You can start each morning meeting by greeting and welcoming each child and having the children greet one another. Then you can sing a song like, If You’re Happy and You Know It to get them excited about the day ahead. Next, discuss the day’s schedule, and if you’re using new tools or props for the day’s activities, have them look at and touch the objects to get a feel of what’s happening for the day. Then let them ask questions.

Kindness day

Choose one day of the week for this activity. You can call it Kindness Monday or Kindness Wednesday, for example. On this day, you can have the children sit in a circle and pass a ball or bean bag to each person in the circle. As each child passes the ball or bean bag to the person beside them, they compliment that person by saying what they like about that person or mentioning positive attributes about them.  This activity teaches children how to be polite and show each other compassion. It also builds children’s confidence and teaches them to appreciate the differences they see in others.

Morning affirmations

Morning affirmations aren’t just for adults; they’re also essential for children. They help children develop a growth mindset and change how they think about themselves. For example, affirmations like “I am strong,” “I can do hard things,” “I believe in myself,” “I am nice to my friends,” and “I have great ideas” will give children the confidence boost they need to engage in learning and socialize positively with their peers. 
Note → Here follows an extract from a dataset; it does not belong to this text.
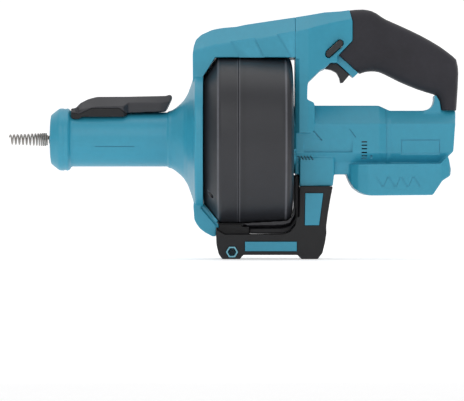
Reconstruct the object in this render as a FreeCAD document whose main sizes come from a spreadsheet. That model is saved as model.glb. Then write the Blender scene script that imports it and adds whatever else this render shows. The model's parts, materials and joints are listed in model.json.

You can write out the affirmations and display them in the classroom so that the children can say them as a group as well as independently. When children repeat these affirmations regularly, their brains will take them in as facts.  

Reciting affirmations also translates into how children talk to each other. For example, suppose a child feels defeated by an activity, saying they can’t do it. In that case, another child may encourage them, telling them they can do it because their daily affirmations say they can.

Telephone game

Games are a fun way to build community. For example, communication games like the telephone game build a child’s listening and thinking skills. Sit in a circle with the children. Then whisper a word, phrase, or sentence into the ear of the child sitting to your right and have them whisper it to the child next to them until it reaches the last child in the circle. The last child should say the word or phrase out loud so that everyone can hear how much it has changed.

Build a welcoming space for your preschoolers

Building a classroom community requires planning and commitment. Spending a week or two planning before the beginning of the school year will be time well spent. Choose strategies and activities that suit your program and your children. Ultimately, your children will thrive as you, the children, and their families work together to build a safe and positive learning environment together.